Durante il trattamento con DAA, è importante monitorare i progressi del paziente attraverso esami del sangue che misurano la carica virale. Dopo il completamento della terapia, si esegue un test PCR per confermare la completa eliminazione del virus, solitamente 12 settimane dopo la fine del trattamento. Se il virus non è più rilevabile, il paziente è considerato guarito.
Effetti collaterali DAA
Come accennato prima, i nuovi farmaci DAA sono molto ben tollerati, con pochi effetti collaterali rispetto ai trattamenti precedenti, come l’interferone.
I più comuni sono i seguenti:
- affaticamento;
- mal di testa;
- nausea;
- disturbi digestivi.
Pazienti con cirrosi epatica
Nei pazienti con cirrosi epatica, il trattamento dell’epatite C può essere più complesso.
In caso di cirrosi compensata, in cui quindi il fegato è ancora in grado di svolgere le sue funzioni, i DAA sono altrettanto efficaci. Tuttavia, nei casi di cirrosi scompensata, può essere necessario combinare gli antivirali con altre terapie o considerare il trapianto di fegato.
Coinfezione da HIV e HCV
Le persone con coinfezione da HIV e HCV possono essere trattate con DAA, ma il trattamento richiede una gestione più attenta per evitare interazioni farmacologiche con i farmaci antiretrovirali per l’HIV.
Con una terapia adeguata, anche le persone con coinfezione possono ottenere la guarigione dall’epatite C.
Trattamento post-trapianto di fegato
Per i pazienti che hanno ricevuto un trapianto di fegato a causa di danni da epatite C, il trattamento con DAA è essenziale per prevenire la reinfezione del nuovo organo.

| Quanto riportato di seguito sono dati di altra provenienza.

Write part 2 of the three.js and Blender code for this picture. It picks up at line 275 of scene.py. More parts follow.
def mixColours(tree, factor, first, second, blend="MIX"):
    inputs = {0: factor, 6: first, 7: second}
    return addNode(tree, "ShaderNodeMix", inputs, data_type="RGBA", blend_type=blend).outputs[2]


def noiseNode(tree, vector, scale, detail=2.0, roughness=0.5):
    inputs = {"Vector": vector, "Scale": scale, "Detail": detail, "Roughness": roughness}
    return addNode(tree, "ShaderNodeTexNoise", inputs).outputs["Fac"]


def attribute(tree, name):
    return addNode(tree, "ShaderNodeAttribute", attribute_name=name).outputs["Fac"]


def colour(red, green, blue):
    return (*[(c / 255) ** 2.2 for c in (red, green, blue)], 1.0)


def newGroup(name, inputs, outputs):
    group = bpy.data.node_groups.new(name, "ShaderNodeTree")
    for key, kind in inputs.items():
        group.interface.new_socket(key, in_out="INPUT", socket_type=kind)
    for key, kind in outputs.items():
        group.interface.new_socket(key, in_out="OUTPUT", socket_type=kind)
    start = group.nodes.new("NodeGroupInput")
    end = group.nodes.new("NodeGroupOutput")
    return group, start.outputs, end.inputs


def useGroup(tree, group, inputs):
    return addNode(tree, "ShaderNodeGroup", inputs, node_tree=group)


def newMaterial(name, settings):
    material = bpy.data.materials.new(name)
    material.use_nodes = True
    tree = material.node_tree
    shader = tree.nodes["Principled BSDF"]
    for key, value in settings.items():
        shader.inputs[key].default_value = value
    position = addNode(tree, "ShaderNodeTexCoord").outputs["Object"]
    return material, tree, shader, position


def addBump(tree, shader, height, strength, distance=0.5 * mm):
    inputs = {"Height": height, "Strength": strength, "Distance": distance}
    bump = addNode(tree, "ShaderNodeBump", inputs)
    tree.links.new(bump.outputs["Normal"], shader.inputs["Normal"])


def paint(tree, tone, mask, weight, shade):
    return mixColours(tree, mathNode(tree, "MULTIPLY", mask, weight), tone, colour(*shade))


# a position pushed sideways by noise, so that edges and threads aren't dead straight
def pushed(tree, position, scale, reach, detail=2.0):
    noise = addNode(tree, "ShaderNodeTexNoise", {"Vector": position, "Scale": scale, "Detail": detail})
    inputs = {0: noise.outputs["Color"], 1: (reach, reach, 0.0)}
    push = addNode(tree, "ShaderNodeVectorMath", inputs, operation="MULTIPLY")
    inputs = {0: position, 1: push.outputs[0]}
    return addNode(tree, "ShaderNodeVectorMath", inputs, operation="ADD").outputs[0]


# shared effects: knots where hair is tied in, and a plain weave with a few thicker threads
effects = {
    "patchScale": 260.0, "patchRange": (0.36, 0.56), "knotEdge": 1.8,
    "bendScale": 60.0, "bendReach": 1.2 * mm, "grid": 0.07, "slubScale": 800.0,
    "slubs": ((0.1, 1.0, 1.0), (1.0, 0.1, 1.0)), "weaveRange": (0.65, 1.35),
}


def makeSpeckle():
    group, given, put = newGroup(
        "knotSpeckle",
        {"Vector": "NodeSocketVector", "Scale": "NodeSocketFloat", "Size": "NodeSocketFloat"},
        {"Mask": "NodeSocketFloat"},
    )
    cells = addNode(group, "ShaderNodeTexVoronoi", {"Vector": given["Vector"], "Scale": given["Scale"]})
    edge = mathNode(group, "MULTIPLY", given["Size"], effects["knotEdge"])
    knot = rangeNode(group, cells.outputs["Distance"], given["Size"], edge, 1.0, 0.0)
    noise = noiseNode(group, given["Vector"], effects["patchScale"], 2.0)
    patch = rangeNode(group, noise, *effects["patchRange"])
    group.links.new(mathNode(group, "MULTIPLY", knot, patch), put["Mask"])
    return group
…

La terapia post-trapianto può essere personalizzata per garantire che il virus non causi ulteriori danni al nuovo fegato.
Prevenzione della recidiva
Sebbene il trattamento con DAA possa eliminare completamente il virus dal corpo, è importante adottare misure preventive per evitare una reinfezione, soprattutto nei pazienti a rischio.
Questo include evitare l’uso di aghi condivisi, pratiche sessuali sicure e la cautela con procedure mediche o tatuaggi in ambienti non sterilizzati.
Insomma, il trattamento dell’epatite C è oggi molto efficace, con cure che possono guarire completamente la maggior parte dei pazienti. Tuttavia, la diagnosi precoce e l’accesso alle terapie antivirali sono essenziali per prevenire danni epatici irreversibili e migliorare la qualità della vita dei pazienti.